If I understand the history, things like FS and GS support in long
mode were pushed for by MS, not the *nix community.
I can't find any historical evidence either way, but glibc uses GS in x86
mode and FS in x86-64 mode for TLS data, so it seems unlikely they would
have thrown that away, only to have it brought back by MS. (IIRC, MS
uses FS for TLS and GS for CPU-specific data or vice versa.)
I think by then everyone had realized that IPF was not going to be
successful on the desktop, except perhaps Intel. On servers there
was still a sliver of hope.
MS and Intel must have both realized that the then-recent success of
Wintel servers was due to leveraging the economy of scale from Wintel
desktops. To use another architecture for only servers would negate
that and cede their most profitable customers to competitors.
MS and Intel have made a lot of bone-headed moves over the years, but
neither of them would be stupid enough to do that. As soon as Itanic's
failure on the desktop became obvious, it was dead for servers too.
OK, if I have my dates straight... Opteron first shipped April 2003,
the non-public (developers only) beta* for XP/64 was September 2003,
the public beta** was February (I think) 2004, and the production
release April 2005.
IIRC that was "XP Pro, x64 Edition"; XP64 was for Itanic. And you
couldn't get it installed on new PCs, even with Athlon64/Opterons, in
large part because there was no Home version.
Windows for x64 didn't hit the shelves until Vista, and Vista was such a
flop that x64 support wasn't mainstream until Windows 7, and that's
about how long it took for the drivers to catch up anyway.
*I don't really know how hard the public beta was to access for the,
*ahem*, public, but for developers both the initial beta and the
public beta (and I want to say there were two major builds between
those, but memory fails me), was pretty much trivial (just download
it from your MSDN subscription).
I had to torrent it because I didn't have an MSDN account, and that
requires far more effort/skill than the general public can handle.
**Yes, it sucked, unless you had exactly the right hardware, then it
was a pretty unremarkable version of Windows, except for the 64 bit
thing.
It was unremarkable until you noticed that none of your peripherals,
e.g. your printer, worked with it. Luckily I chose to dual boot, or I
would have being reinstalling XP32 the next day.
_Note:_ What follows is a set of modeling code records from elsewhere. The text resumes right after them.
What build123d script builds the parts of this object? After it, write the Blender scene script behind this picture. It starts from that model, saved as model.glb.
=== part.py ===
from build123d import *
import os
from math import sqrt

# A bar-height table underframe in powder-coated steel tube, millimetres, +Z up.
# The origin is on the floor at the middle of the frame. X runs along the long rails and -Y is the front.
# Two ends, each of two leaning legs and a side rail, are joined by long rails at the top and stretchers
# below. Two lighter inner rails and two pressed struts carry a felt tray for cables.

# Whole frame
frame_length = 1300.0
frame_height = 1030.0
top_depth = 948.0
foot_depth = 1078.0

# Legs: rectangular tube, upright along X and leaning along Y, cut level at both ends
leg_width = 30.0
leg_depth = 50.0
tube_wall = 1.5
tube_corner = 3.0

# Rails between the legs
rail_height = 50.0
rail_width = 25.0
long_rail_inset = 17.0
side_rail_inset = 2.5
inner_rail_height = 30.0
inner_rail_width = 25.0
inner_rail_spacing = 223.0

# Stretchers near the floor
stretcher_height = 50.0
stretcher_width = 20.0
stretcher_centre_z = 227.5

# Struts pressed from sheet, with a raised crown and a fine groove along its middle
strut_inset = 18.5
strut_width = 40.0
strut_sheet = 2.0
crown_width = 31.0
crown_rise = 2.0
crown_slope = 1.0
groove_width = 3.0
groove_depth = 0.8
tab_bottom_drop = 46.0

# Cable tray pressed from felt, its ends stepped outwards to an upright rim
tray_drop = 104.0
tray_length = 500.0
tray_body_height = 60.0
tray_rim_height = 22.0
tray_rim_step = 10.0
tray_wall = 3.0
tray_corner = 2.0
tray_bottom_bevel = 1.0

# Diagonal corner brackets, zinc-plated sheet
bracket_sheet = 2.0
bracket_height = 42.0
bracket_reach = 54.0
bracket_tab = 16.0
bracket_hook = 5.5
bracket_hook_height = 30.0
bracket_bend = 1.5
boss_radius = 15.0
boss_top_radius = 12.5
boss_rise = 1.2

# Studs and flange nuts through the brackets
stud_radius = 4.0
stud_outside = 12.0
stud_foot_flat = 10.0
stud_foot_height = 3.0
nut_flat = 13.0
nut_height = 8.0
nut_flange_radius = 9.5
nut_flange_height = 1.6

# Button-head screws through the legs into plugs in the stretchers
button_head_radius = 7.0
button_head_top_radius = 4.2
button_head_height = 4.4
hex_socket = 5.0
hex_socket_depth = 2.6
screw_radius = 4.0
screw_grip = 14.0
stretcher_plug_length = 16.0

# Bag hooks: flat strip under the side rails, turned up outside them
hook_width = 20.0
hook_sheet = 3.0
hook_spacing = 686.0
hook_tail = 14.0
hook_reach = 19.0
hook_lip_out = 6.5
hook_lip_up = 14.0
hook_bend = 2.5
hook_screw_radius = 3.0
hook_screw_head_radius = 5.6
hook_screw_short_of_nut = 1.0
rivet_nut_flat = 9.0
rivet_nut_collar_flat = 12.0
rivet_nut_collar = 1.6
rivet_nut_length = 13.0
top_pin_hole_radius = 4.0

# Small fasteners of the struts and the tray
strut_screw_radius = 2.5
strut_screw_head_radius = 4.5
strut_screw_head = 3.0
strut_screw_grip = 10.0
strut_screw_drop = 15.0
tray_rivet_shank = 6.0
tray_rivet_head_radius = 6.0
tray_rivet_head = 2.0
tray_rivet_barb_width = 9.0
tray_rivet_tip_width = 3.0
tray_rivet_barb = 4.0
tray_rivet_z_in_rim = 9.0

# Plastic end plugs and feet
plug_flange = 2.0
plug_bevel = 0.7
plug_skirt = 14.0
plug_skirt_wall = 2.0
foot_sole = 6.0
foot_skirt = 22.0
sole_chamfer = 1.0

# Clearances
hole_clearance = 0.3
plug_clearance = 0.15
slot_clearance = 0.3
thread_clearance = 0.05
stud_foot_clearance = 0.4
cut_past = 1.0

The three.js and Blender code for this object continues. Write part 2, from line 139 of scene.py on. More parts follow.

There's no doubt that Linux was there with usable systems first. And
to a certain extent MS didn't fully commit to AMD64 until Intel did,
at which point its success was assured, but they certainly threw a
lot of code at it before that point.
They had already ported to three other 32-bit systems* and one other
64-bit system, so most of that was just porting MSVC, tweaking the
kernel a bit and recompiling the OS; they didn't port anything else
(e.g. Office) until much later.
* The Alpha port was 32-bit, which is a story in itself.